With global inflationary pressures, the idea of a single currency for countries in the Southeast Asian region is back on the agenda. But obstacles remain.
Editorial by Lorenzo Lamperti
A common currency for the ASEAN region. Among the first to launch the proposal was the former Premier of Malaysia, Mahathir Mohamad, after the Asian financial crisis. Proposal reiterated in 2019, when he spoke of a common trade currency pegged to gold, "not to be used locally but to regulate trade." The hypothesis has come back to the fore in these weeks marked by global economic turmoil and inflationary pressures. Raising it again was notably Vijay Eswaran, a Malaysian businessman and Executive Chairman of the multinational QI Group, based in Hong Kong but operating in some 30 countries. "Why the push for a common currency in ASEAN? Just look at Europe, where the euro is the best example of a common currency. In the 20 years since its introduction, the euro has contributed to the stability, competitiveness and prosperity of European economies.
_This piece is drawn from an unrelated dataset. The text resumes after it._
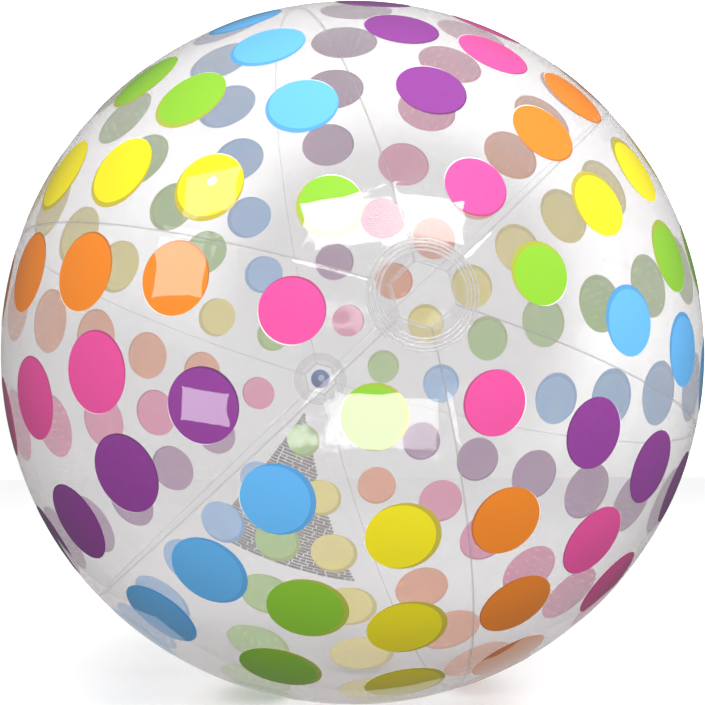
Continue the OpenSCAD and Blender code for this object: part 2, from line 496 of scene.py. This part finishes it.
def printTree():  # lays flat shapes on the film at points, following its surface
    tree = bpy.data.node_groups.new("printOnFilm", "GeometryNodeTree")
    face = tree.interface
    face.new_socket("Geometry", in_out="OUTPUT", socket_type="NodeSocketGeometry")
    for label, kind in (("Geometry", "Geometry"), ("Film", "Object"), ("Shape", "Object"), ("Lift", "Float"),
                        ("Layer", "Float"), ("Reach", "Float"), ("Ink", "Material")):
        face.new_socket(label, in_out="INPUT", socket_type="NodeSocket" + kind)

    def add(kind, settings=None, links=None):
        node = tree.nodes.new(kind)
        for key, value in (settings or {}).items():
            setattr(node, key, value)
        for key, value in (links or {}).items():
            if isinstance(value, bpy.types.NodeSocket):
                tree.links.new(value, node.inputs[key])
            else:
                node.inputs[key].default_value = value
        return node

    def named(name, kind):
        return add("GeometryNodeInputNamedAttribute", {"data_type": kind}, {"Name": name}).outputs[0]

    def vector(operation, inputs):
        return add("ShaderNodeVectorMath", {"operation": operation}, inputs).outputs[0]

    def maths(operation, *inputs):
        return add("ShaderNodeMath", {"operation": operation}, dict(enumerate(inputs))).outputs[0]

    def scaled(direction, amount):
        return vector("SCALE", {0: direction, "Scale": amount})

    given = add("NodeGroupInput").outputs
    shape = add("GeometryNodeObjectInfo", {}, {"Object": given["Shape"]}).outputs["Geometry"]
    film = add("GeometryNodeObjectInfo", {}, {"Object": given["Film"]}).outputs["Geometry"]
    spread = add("GeometryNodeInstanceOnPoints", {}, {
        "Points": given["Geometry"], "Instance": shape, "Rotation": named("turn", "QUATERNION"),
        "Scale": named("reach", "FLOAT_VECTOR")})
    solid = add("GeometryNodeRealizeInstances", {}, {"Geometry": spread.outputs[0]})
    out = vector("NORMALIZE", {0: add("GeometryNodeInputPosition").outputs[0]})
    standOff = maths("ADD", given["Reach"], 0.01)  # the ray starts this far outside the ball
    cast = add("GeometryNodeRaycast", {}, {"Target Geometry": film, "Source Position": scaled(out, standOff),
                                           "Ray Direction": scaled(out, -1.0), "Ray Length": 0.03})
    missed = scaled(out, given["Reach"])
    found = add("GeometryNodeSwitch", {"input_type": "VECTOR"}, {
        "Switch": cast.outputs["Is Hit"], "False": missed, "True": cast.outputs["Hit Position"]}).outputs[0]
    height = maths("MULTIPLY_ADD", named("outer", "FLOAT"), given["Layer"], given["Lift"])
    raised = vector("ADD", {0: found, 1: scaled(out, height)})
    laid = add("GeometryNodeSetPosition", {}, {"Geometry": solid.outputs[0], "Position": raised})
    inked = add("GeometryNodeSetMaterial", {}, {"Geometry": laid.outputs[0], "Material": given["Ink"]})
    end = add("NodeGroupOutput")
    tree.links.new(inked.outputs[0], end.inputs[0])
    return tree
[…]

The single currency has helped keep prices stable and has protected euro area economies from exchange rate volatility," Eswaran says in a commentary published in the Jakarta Post in recent days. Many Asian emerging market economies hold large reserve assets denominated in U.S. dollars as a means of self-insurance against potential financial instability. According to the businessman, "with this dependence on the dollar, Asian countries are highly exposed to shocks from changes in economic policy and conditions relative to the United States." A common currency, Eswaran continues, "could help eliminate exchange rate uncertainty, guard against speculative attacks, and increase ASEAN's bargaining power," with long-term interest rates "likely to fall and become less volatile" and intra-regional trade flows facilitated. There could also be benefits for individuals, with greater accessibility for services such as health care, education and tourism. "Labor and talent could be more easily exchanged, leading to more job opportunities and greater economic integration among ASEAN countries," Eswaran concludes. The biggest obstacle to concrete developments in this regard, however, remains the great diversity in economic development among member countries. Suffice it to say that Singapore has a per capita income 60 times that of Myanmar.